> **SHORT PROBLEM**
Copy each line where the word "code" occurs.

> **SUPPLIED INFORMATION**
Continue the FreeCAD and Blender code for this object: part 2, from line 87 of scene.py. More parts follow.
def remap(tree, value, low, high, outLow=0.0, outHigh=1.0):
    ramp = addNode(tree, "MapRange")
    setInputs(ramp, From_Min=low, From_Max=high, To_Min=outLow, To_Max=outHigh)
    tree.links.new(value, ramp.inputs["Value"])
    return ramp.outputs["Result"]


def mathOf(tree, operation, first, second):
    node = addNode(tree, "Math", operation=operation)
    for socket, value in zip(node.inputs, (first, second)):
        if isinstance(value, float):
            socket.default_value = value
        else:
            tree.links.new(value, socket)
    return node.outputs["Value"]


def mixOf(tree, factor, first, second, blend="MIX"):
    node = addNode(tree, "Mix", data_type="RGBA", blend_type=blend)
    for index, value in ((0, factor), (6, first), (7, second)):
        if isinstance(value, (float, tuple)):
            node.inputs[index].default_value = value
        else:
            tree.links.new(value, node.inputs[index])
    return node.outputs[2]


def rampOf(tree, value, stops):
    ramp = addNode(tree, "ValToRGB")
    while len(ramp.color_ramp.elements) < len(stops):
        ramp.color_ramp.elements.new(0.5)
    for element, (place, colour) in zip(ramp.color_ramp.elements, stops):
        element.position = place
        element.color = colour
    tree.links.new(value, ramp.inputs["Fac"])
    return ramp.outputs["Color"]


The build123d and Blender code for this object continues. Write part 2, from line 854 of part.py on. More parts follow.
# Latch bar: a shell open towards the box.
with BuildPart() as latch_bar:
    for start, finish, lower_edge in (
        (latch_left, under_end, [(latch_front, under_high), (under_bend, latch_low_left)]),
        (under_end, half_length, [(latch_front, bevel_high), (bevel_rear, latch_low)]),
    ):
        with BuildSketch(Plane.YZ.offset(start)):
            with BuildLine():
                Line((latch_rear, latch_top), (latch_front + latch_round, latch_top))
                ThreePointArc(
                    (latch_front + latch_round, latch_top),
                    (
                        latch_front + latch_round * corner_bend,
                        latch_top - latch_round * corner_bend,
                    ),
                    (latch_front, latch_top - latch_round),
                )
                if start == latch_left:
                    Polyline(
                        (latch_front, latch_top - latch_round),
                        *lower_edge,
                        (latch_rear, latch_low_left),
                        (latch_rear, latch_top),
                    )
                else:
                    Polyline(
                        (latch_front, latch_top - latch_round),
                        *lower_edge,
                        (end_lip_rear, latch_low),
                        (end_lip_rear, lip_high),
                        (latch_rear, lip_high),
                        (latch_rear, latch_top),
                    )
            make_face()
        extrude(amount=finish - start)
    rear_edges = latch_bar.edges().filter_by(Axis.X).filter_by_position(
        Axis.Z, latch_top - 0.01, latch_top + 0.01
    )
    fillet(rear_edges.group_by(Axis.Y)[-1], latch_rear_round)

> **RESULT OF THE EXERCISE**
Continue the FreeCAD and Blender code for this object: part 2, from line 87 of scene.py. More parts follow.
The build123d and Blender code for this object continues. Write part 2, from line 854 of part.py on. More parts follow.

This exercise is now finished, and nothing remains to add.